In Libia si potranno fare solo errori fin quando continuerà la guerra non dichiarata tra Francia e Italia. Un problema sempre più evidente anche solo pensando alla difficile sopravvivenza del tanto fragile quanto Onusiano Governo di unità nazionale. Da un lato, è innegabile che il premier Serraj, dal 2016 a oggi, abbia cercato di cooptare sempre più realtà locali per consolidare la sua base di legittimità. Dall’altro lato, però, questo processo è stato progressivamente indebolito dall’emergere di un gruppo compatto di milizie tripoline che, di fatto, detengono il potere (sia politico che economico). Ne fanno parte le Brigate rivoluzionarie di Tripoli di Haitham al-Tajouri, la Brigata Nawasi guidata dall’ex ministro dell’Interno Abd al-Latif Qaddur, l’Unità di Abu Salim al comando di Abdul Ghani al-Kikli, e la Forza speciale di deterrenza (meglio nota come Forza Rada) il cui leader è il salafita Abdelraouf Kara. 



Grazie al controllo delle sedi istituzionali, delle banche e delle infrastrutture strategiche questi gruppi hanno creato un vero e proprio “cartello” para-mafioso, con cui influenzano profondamente il Governo, lo piegano ai propri interessi personali, e si coordinano per evitare che altri attori riescano ad avere influenza a Tripoli. Non deve quindi stupire che, ciclicamente, gli attori esclusi dalla capitale tentino di farvi ritorno con la violenza. È per questo che le potenti milizie di Misurata e Tarhouna (le milizie Kani, note anche come 7ma Brigata) in questi giorni attaccano Tripoli. Esse sono state cacciate dalla città non più tardi di maggio 2017.



Va poi aggiunto che un nuovo, determinante impulso a questo attacco è scaturito dalla rigidità dell’iniziativa diplomatica francese (maggio 2018). Il summit di Parigi ha coinvolto solo alcuni degli attori libici (escludendo proprio Misurata) e ha fissato una data per le elezioni in tempi brevissimi (10 dicembre). Ovviamente, ciò non può che spingere tutti i gruppi esclusi a tentare un colpo di mano per avere voce in capitolo nel futuro assetto del Paese. 
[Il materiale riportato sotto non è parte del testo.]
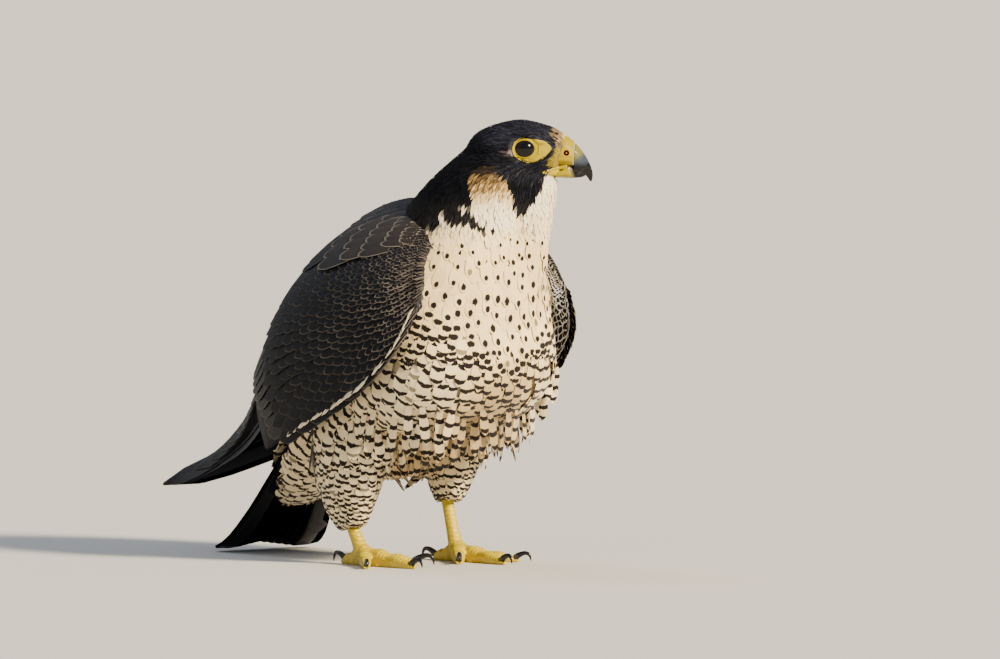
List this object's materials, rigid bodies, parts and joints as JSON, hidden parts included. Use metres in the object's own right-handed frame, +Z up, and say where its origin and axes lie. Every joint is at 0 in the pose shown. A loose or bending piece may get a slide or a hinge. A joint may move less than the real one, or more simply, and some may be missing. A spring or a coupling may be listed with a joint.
{
  "type": "peregrine falcon",
  "caption": "Life-size still model of a standing adult peregrine falcon, wings folded and head turned to its left.",
  "frame": {"origin": "bottom centre of the bird's bounding box, on the floor", "axes": "+X the way the body faces and the longest extent, +Y to the bird's left and the shortest extent, +Z up"},
  "size_m": [0.3372, 0.1502, 0.2685],
  "materials": {
    "dark_plumage": "blue-black feathers with fine pale edges",
    "pale_plumage": "cream to white feathers with dark spots and bars",
    "yellow_skin": "bare scaly yellow skin",
    "horn": "slate horn, darkest at the tips",
    "eye": "wet brown-black eye"
  },
  "bodies": {
    "root": {"head": "dark_plumage", "neck": "dark_plumage", "torso": "pale_plumage", "tail": "dark_plumage", "wing_right": "dark_plumage", "wing_left": "dark_plumage", "trouser_right": "pale_plumage", "trouser_left": "pale_plumage", "shank_right": "yellow_skin", "shank_left": "yellow_skin", "foot_right": "yellow_skin", "foot_left": "yellow_skin", "cere": "yellow_skin", "upper_bill": "horn", "lower_bill": "horn", "claw_middle_right": "horn", "claw_inner_right": "horn", "claw_outer_right": "horn", "claw_hind_right": "horn", "claw_middle_left": "horn", "claw_inner_left": "horn", "claw_outer_left": "horn", "claw_hind_left": "horn", "eye_right": "eye", "eye_left": "eye"}
  },
  "joints": []
}
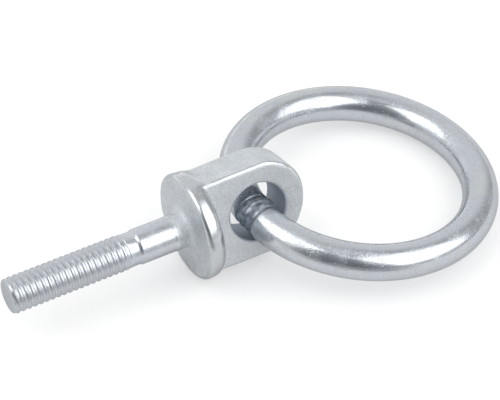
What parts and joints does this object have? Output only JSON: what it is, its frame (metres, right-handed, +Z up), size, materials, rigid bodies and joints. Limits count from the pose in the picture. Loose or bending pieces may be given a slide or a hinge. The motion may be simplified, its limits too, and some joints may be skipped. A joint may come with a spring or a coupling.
{
  "type": "folding tie-down ring",
  "caption": "Forged threaded eye bolt with a round seating collar, carrying a loose welded steel ring that folds flat or stands up to take a strap, hook or rope.",
  "frame": {"origin": "on the surface that the part lies on, in the middle of its footprint", "axes": "+Z up from that surface, -X along the threaded stud towards its tip, +X towards the ring's far side"},
  "size_m": [0.1376, 0.0742, 0.0288],
  "materials": {
    "plated_forging": "bright zinc plating on a forged surface: satin and finely grainy, with polished highlights on the rounded edges and the thread",
    "plated_bar": "bright zinc plating on smooth drawn bar: glossy, with a few fine pits and a faint yellowish tinge"
  },
  "bodies": {
    "bolt": {"eye_bolt": "plated_forging"},
    "ring": {"ring": "plated_bar"}
  },
  "joints": [
    {"name": "ring_fold", "type": "hinge", "parent": "bolt", "child": "ring", "pos_m": [-0.00052, 0.00125, 0.0144], "axis": [0, 0.9677, -0.2521], "range_deg": [-178, 161]}
  ]
}
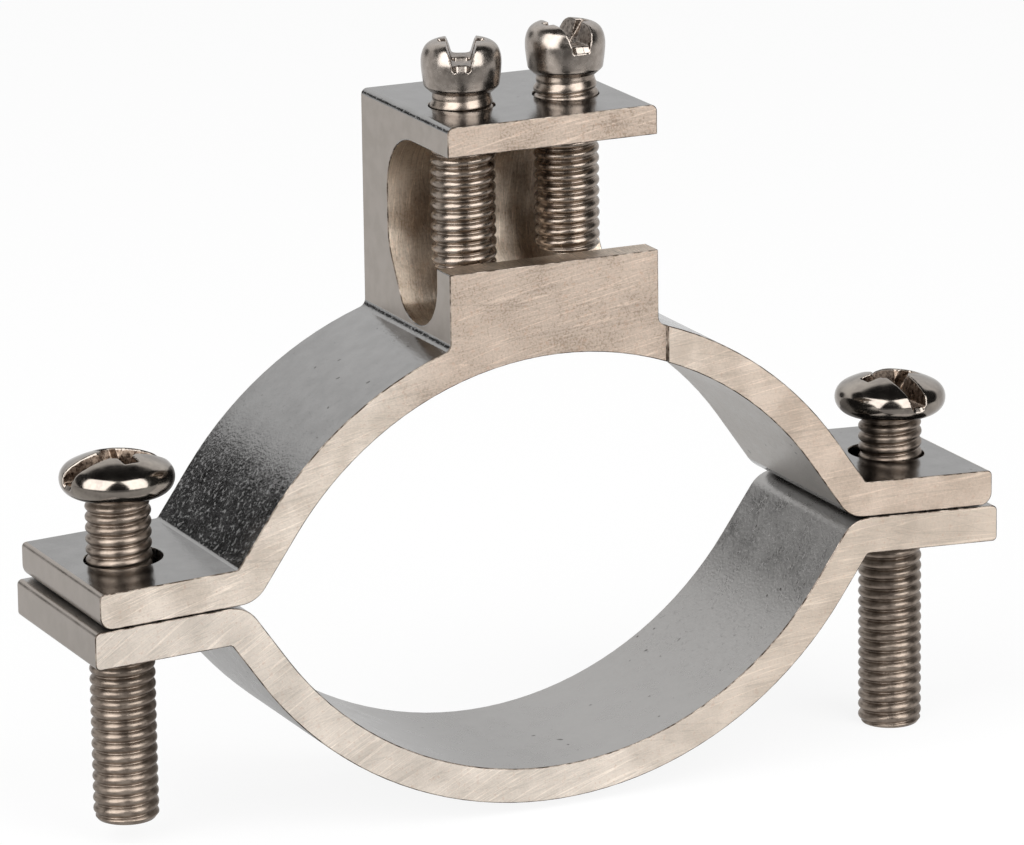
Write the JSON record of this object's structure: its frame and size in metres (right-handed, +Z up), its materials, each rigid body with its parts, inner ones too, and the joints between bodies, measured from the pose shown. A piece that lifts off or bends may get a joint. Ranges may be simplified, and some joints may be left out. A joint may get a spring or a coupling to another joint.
{
  "type": "pipe grounding clamp",
  "caption": "Two-part grounding clamp that grips a metal pipe between two arched halves and holds an earthing conductor under screws in a block on top.",
  "frame": {"origin": "on the pipe's axis, level with the joint between the two halves where the clamp screws pass through it", "axes": "+Y along the pipe, from the open front of the terminal to its back wall; +X along the ears, to the right seen from the front; +Z up through the terminal block"},
  "size_m": [0.0892, 0.019, 0.0705],
  "materials": {
    "plated_brass": "sawn brass profile, nickel plated, satin",
    "plated_steel": "steel screw, nickel plated, glossy"
  },
  "bodies": {
    "upper_half": {"upper_half": "plated_brass"},
    "lower_half": {"lower_half": "plated_brass"},
    "clamp_screw_left": {"clamp_screw_left": "plated_steel"},
    "clamp_screw_right": {"clamp_screw_right": "plated_steel"},
    "terminal_screw_left": {"terminal_screw_left": "plated_steel"},
    "terminal_screw_right": {"terminal_screw_right": "plated_steel"}
  },
  "joints": [
    {"name": "clamp_opening", "type": "slide", "parent": "lower_half", "child": "upper_half", "axis": [0, 0, 1], "range_m": [0, 0.016]},
    {"name": "clamp_screw_left_travel", "type": "slide", "parent": "upper_half", "child": "clamp_screw_left", "axis": [0, 0, 1], "range_m": [-0.0056, 0.002]},
    {"name": "clamp_screw_right_travel", "type": "slide", "parent": "upper_half", "child": "clamp_screw_right", "axis": [0, 0, 1], "range_m": [-0.0034, 0.004]},
    {"name": "terminal_screw_left_travel", "type": "slide", "parent": "upper_half", "child": "terminal_screw_left", "axis": [0, 0, 1], "range_m": [-0.0012, 0.01]},
    {"name": "terminal_screw_right_travel", "type": "slide", "parent": "upper_half", "child": "terminal_screw_right", "axis": [0, 0, 1], "range_m": [-0.0018, 0.01]}
  ]
}
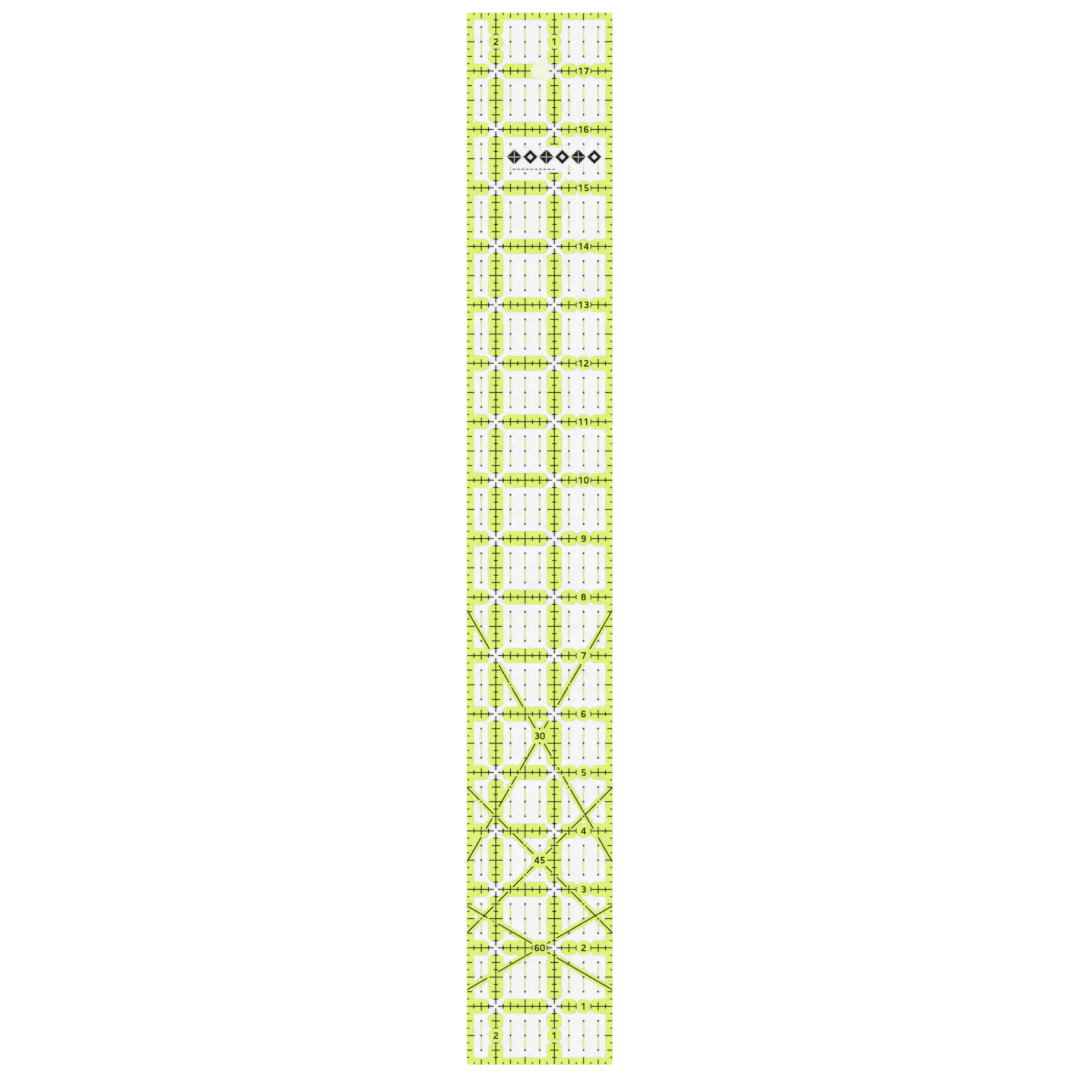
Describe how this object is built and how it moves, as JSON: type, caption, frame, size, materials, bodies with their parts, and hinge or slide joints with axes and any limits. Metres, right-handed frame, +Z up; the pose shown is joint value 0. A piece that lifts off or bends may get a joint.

D’altro canto, alla stessa logica rispondono anche quelle forze di Misurata (la coalizione al-Buniyan al-Marsus) e di Zintan (le milizie agli ordini di Emad Trabelsi), che sono entrate nella capitale il 2 settembre su richiesta di Serraj per bloccare l’avanzata dei rivali. Infatti, entrambi questi gruppi erano stati cacciati da Tripoli tra il 2014 e il 2017, non sono stati coinvolti al summit di Parigi e, dunque, hanno tutto l’interesse a tornare a occupare un ruolo di primo piano, anche stringendo alleanze di comodo. 



In questo senso è emblematico l’atteggiamento di Zintan, che è passata da esprimere supporto ad Haftar in chiave anti-tripolina a stringere un’alleanza con i rivali di Misurata, lo scorso marzo, proprio in ragione del comune status di esclusi dalla capitale. L’Italia vorrebbe coinvolgere nel governo del paese quanti più possibile, la Francia preferirebbe paradossalmente affidarsi al minor numero di interlocutori. Nel mezzo tutte le bande che si sentono a turno escluse dalla spartizione del bottino non esitano a lanciare la sfida, forti della certezza che in Libia muovere guerra è più conveniente che fare pace.